*Job*: Return all the data, word for word.

*Source excerpt*:
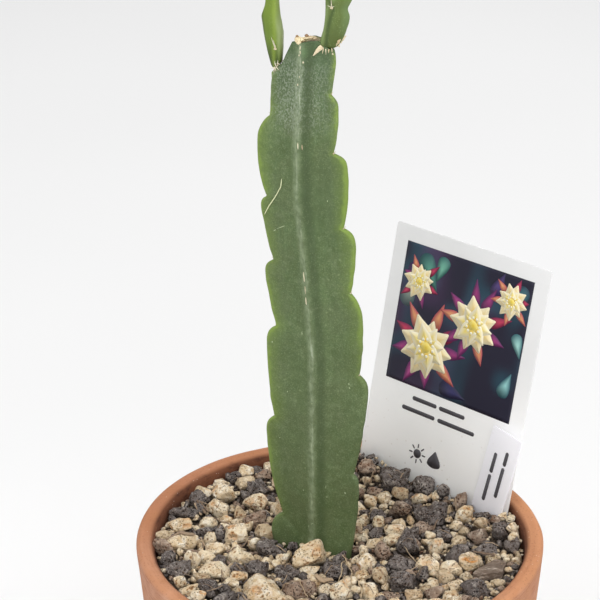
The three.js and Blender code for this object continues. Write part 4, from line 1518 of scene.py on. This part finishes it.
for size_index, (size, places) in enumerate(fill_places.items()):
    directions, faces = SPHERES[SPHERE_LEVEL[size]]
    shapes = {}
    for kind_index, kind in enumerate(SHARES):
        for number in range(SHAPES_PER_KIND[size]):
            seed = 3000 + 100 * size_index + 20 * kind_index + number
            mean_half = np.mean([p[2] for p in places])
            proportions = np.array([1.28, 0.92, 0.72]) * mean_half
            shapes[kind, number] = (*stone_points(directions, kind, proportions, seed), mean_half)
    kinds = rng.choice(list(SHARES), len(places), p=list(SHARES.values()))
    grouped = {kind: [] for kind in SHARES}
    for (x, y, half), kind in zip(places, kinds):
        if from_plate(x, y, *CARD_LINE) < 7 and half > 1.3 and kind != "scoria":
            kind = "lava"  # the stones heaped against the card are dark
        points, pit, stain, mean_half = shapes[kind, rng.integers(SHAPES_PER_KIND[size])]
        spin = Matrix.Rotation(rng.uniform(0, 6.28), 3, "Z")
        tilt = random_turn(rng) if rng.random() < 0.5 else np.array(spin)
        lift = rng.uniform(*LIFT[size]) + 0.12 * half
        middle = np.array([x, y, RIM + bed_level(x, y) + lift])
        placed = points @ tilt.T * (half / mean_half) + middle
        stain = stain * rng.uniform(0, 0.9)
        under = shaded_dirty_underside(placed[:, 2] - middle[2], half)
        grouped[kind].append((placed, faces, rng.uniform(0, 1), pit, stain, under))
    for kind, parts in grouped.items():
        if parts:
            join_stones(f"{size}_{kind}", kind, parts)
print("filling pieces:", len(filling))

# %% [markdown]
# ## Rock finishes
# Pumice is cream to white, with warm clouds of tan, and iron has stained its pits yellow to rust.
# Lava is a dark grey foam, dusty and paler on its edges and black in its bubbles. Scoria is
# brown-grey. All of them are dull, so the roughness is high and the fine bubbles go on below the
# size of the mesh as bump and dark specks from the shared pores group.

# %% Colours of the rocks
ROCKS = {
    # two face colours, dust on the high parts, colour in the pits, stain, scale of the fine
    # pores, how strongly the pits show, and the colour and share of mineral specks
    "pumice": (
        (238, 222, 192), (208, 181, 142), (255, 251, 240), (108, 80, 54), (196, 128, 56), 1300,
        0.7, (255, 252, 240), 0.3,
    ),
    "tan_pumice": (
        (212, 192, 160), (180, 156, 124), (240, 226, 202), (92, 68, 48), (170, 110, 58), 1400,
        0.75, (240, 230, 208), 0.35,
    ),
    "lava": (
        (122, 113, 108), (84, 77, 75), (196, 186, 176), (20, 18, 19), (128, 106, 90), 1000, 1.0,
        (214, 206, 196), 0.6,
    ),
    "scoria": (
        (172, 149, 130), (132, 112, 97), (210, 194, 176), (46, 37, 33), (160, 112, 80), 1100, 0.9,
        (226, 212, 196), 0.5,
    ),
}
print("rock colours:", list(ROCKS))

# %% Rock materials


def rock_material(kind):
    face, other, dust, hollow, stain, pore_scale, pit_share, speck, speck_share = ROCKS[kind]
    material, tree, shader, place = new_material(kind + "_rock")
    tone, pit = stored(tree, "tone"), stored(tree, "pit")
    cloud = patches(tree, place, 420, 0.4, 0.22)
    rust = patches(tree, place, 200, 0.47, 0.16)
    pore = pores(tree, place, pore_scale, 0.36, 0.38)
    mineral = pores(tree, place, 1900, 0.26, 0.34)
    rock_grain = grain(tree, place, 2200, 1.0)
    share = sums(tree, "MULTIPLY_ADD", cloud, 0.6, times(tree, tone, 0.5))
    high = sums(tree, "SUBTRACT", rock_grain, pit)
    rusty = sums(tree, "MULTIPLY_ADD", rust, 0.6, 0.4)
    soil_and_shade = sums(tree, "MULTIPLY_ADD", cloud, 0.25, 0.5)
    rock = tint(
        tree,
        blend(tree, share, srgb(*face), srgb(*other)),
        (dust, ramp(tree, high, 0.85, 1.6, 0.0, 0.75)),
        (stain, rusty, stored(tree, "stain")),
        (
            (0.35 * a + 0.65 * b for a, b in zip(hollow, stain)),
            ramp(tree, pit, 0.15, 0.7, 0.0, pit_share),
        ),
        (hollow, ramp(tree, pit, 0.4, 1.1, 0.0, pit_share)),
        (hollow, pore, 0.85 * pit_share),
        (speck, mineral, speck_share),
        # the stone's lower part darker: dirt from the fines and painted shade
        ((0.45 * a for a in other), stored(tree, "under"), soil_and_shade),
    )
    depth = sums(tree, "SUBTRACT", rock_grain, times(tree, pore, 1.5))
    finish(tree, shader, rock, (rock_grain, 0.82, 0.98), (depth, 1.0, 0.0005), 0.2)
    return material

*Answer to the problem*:
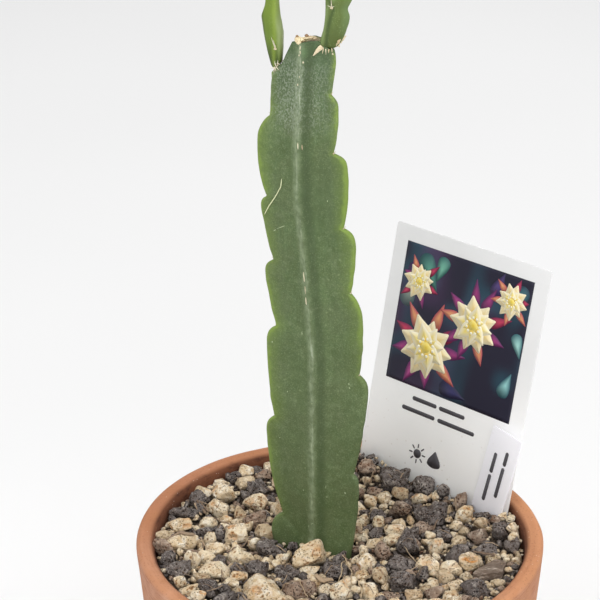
The three.js and Blender code for this object continues. Write part 4, from line 1518 of scene.py on. This part finishes it.
for size_index, (size, places) in enumerate(fill_places.items()):
    directions, faces = SPHERES[SPHERE_LEVEL[size]]
    shapes = {}
    for kind_index, kind in enumerate(SHARES):
        for number in range(SHAPES_PER_KIND[size]):
            seed = 3000 + 100 * size_index + 20 * kind_index + number
            mean_half = np.mean([p[2] for p in places])
            proportions = np.array([1.28, 0.92, 0.72]) * mean_half
            shapes[kind, number] = (*stone_points(directions, kind, proportions, seed), mean_half)
    kinds = rng.choice(list(SHARES), len(places), p=list(SHARES.values()))
    grouped = {kind: [] for kind in SHARES}
    for (x, y, half), kind in zip(places, kinds):
        if from_plate(x, y, *CARD_LINE) < 7 and half > 1.3 and kind != "scoria":
            kind = "lava"  # the stones heaped against the card are dark
        points, pit, stain, mean_half = shapes[kind, rng.integers(SHAPES_PER_KIND[size])]
        spin = Matrix.Rotation(rng.uniform(0, 6.28), 3, "Z")
        tilt = random_turn(rng) if rng.random() < 0.5 else np.array(spin)
        lift = rng.uniform(*LIFT[size]) + 0.12 * half
        middle = np.array([x, y, RIM + bed_level(x, y) + lift])
        placed = points @ tilt.T * (half / mean_half) + middle
        stain = stain * rng.uniform(0, 0.9)
        under = shaded_dirty_underside(placed[:, 2] - middle[2], half)
        grouped[kind].append((placed, faces, rng.uniform(0, 1), pit, stain, under))
    for kind, parts in grouped.items():
        if parts:
            join_stones(f"{size}_{kind}", kind, parts)
print("filling pieces:", len(filling))

# %% [markdown]
# ## Rock finishes
# Pumice is cream to white, with warm clouds of tan, and iron has stained its pits yellow to rust.
# Lava is a dark grey foam, dusty and paler on its edges and black in its bubbles. Scoria is
# brown-grey. All of them are dull, so the roughness is high and the fine bubbles go on below the
# size of the mesh as bump and dark specks from the shared pores group.

# %% Colours of the rocks
ROCKS = {
    # two face colours, dust on the high parts, colour in the pits, stain, scale of the fine
    # pores, how strongly the pits show, and the colour and share of mineral specks
    "pumice": (
        (238, 222, 192), (208, 181, 142), (255, 251, 240), (108, 80, 54), (196, 128, 56), 1300,
        0.7, (255, 252, 240), 0.3,
    ),
    "tan_pumice": (
        (212, 192, 160), (180, 156, 124), (240, 226, 202), (92, 68, 48), (170, 110, 58), 1400,
        0.75, (240, 230, 208), 0.35,
    ),
    "lava": (
        (122, 113, 108), (84, 77, 75), (196, 186, 176), (20, 18, 19), (128, 106, 90), 1000, 1.0,
        (214, 206, 196), 0.6,
    ),
    "scoria": (
        (172, 149, 130), (132, 112, 97), (210, 194, 176), (46, 37, 33), (160, 112, 80), 1100, 0.9,
        (226, 212, 196), 0.5,
    ),
}
print("rock colours:", list(ROCKS))

# %% Rock materials


def rock_material(kind):
    face, other, dust, hollow, stain, pore_scale, pit_share, speck, speck_share = ROCKS[kind]
    material, tree, shader, place = new_material(kind + "_rock")
    tone, pit = stored(tree, "tone"), stored(tree, "pit")
    cloud = patches(tree, place, 420, 0.4, 0.22)
    rust = patches(tree, place, 200, 0.47, 0.16)
    pore = pores(tree, place, pore_scale, 0.36, 0.38)
    mineral = pores(tree, place, 1900, 0.26, 0.34)
    rock_grain = grain(tree, place, 2200, 1.0)
    share = sums(tree, "MULTIPLY_ADD", cloud, 0.6, times(tree, tone, 0.5))
    high = sums(tree, "SUBTRACT", rock_grain, pit)
    rusty = sums(tree, "MULTIPLY_ADD", rust, 0.6, 0.4)
    soil_and_shade = sums(tree, "MULTIPLY_ADD", cloud, 0.25, 0.5)
    rock = tint(
        tree,
        blend(tree, share, srgb(*face), srgb(*other)),
        (dust, ramp(tree, high, 0.85, 1.6, 0.0, 0.75)),
        (stain, rusty, stored(tree, "stain")),
        (
            (0.35 * a + 0.65 * b for a, b in zip(hollow, stain)),
            ramp(tree, pit, 0.15, 0.7, 0.0, pit_share),
        ),
        (hollow, ramp(tree, pit, 0.4, 1.1, 0.0, pit_share)),
        (hollow, pore, 0.85 * pit_share),
        (speck, mineral, speck_share),
        # the stone's lower part darker: dirt from the fines and painted shade
        ((0.45 * a for a in other), stored(tree, "under"), soil_and_shade),
    )
    depth = sums(tree, "SUBTRACT", rock_grain, times(tree, pore, 1.5))
    finish(tree, shader, rock, (rock_grain, 0.82, 0.98), (depth, 1.0, 0.0005), 0.2)
    return material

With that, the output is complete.